Her pursuit of justice did not incite the murderous violence that came out of the quest, twenty-five years later, of a school teacher in the Swat Valley of Pakistan who attempted to alert the world to the sadism being perpetrated by the Taliban in collusion with the powers inside Pakistan. Ziauddin Yousafzai, the father of Malala Yousafzai, almost lost his daughter in an attack that galvanized the world and turned the then-fourteen-year-old Malala into an international heroine who won the Nobel Prize.
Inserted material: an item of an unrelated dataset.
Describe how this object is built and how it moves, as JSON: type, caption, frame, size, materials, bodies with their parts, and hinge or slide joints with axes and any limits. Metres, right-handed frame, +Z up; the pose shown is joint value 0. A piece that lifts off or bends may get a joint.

I am also drawn to those who have been somehow caught in the vise of public events and have been shredded by overwhelming forces. The death threats and the smear campaign waged against tobacco whistleblower Jeffrey Wigand and CBS’s 60 Minutes producer Lowell Bergman as they attempted to break the story of the corporate malfeasance being perpetrated by Big Tobacco preoccupied me for months. The chilling winds that could come from corporate big footing at news organizations could only lead to censorship—as it had at CBS, which had killed Bergman’s story. Not long after, I was in Atlanta, spending days with the hapless security guard Richard Jewell, wrongly accused by the F.B.I., NBC, and the Atlanta Journal-Constitution of a terrorist attack on the 1996 Atlanta Olympics. It took Jewell months to escape from the machinations of the F.B.I. He was rescued by a quirky contrarian local lawyer named Watson Bryant who had once employed Jewell as an office boy. How could the news outlets have gotten it so wrong? Why was I not surprised?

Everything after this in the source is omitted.